Aged Operator Leftovers

The boss of media omnicorp Time Warner said yesterday he is considering selling off the AOL dial-up business Stateside.

It's not the first time the idea has been floated, and chief exec Richard Parsons told the Goldman Communacopia* conference the firm would be taking an especially hard look at it over the next 12 to 18 months, Reuters reports.

Many Wall Street types reckon Time Warner's flagging stock would be worth more if it was broken up into more manageable chunks.

The problem with the plan, as Time Warner well knows, is that these less-web-savvy consumers still provide a large proportion of traffic to AOL's front page. The old school portal is still the group's best foothold in the online advertising scramble.

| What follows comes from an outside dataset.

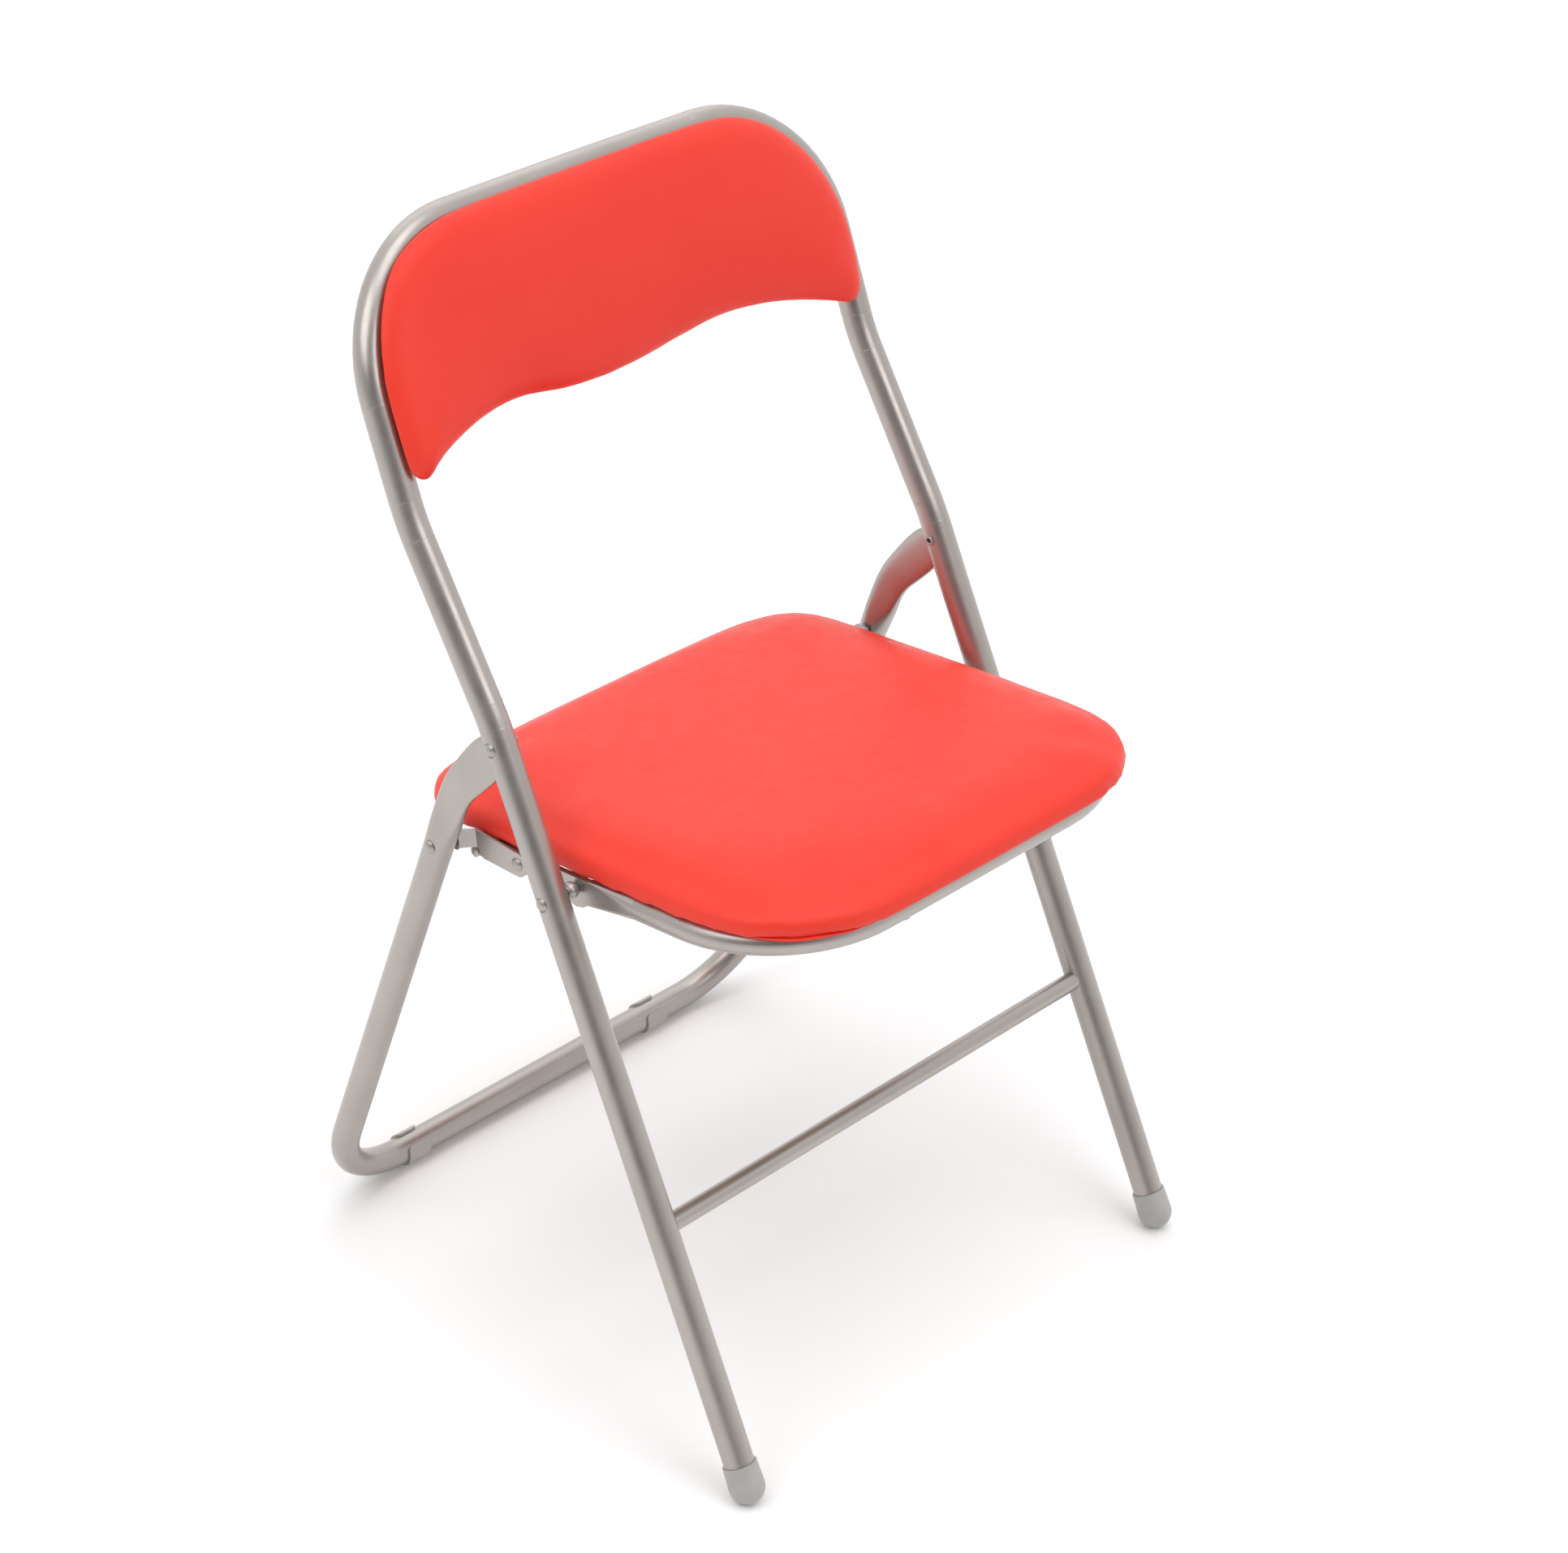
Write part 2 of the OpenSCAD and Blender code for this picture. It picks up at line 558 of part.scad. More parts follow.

When Carphone Warehouse bought AOL's UK broadband subscriber base it agreed to keep sending users to AOL.co.uk, but striking a similar bargain in the US, given its underdeveloped ADSL market, could be more difficult. Any buyer would need a plan to upsell the subscriber base to broadband at some point, making the value of an association with a dotcom relic questionable.

"It's much more complicated here than in Europe," Parsons lamented, but pleaded, "we would like to see if the whole is greater than the sum of its parts, which I believe it to be". Investors have called for Time Warner cable, the US TV and broadband division, to go it alone too.

AOL's other European ISP businesses have also been ditched in the last 18 months as part of a major restructuring that has seen a quickfire run of executive changes. ®

*Send all vomit to Goldman Sachs, 101 Giant Bank Street, New York, NY 10101.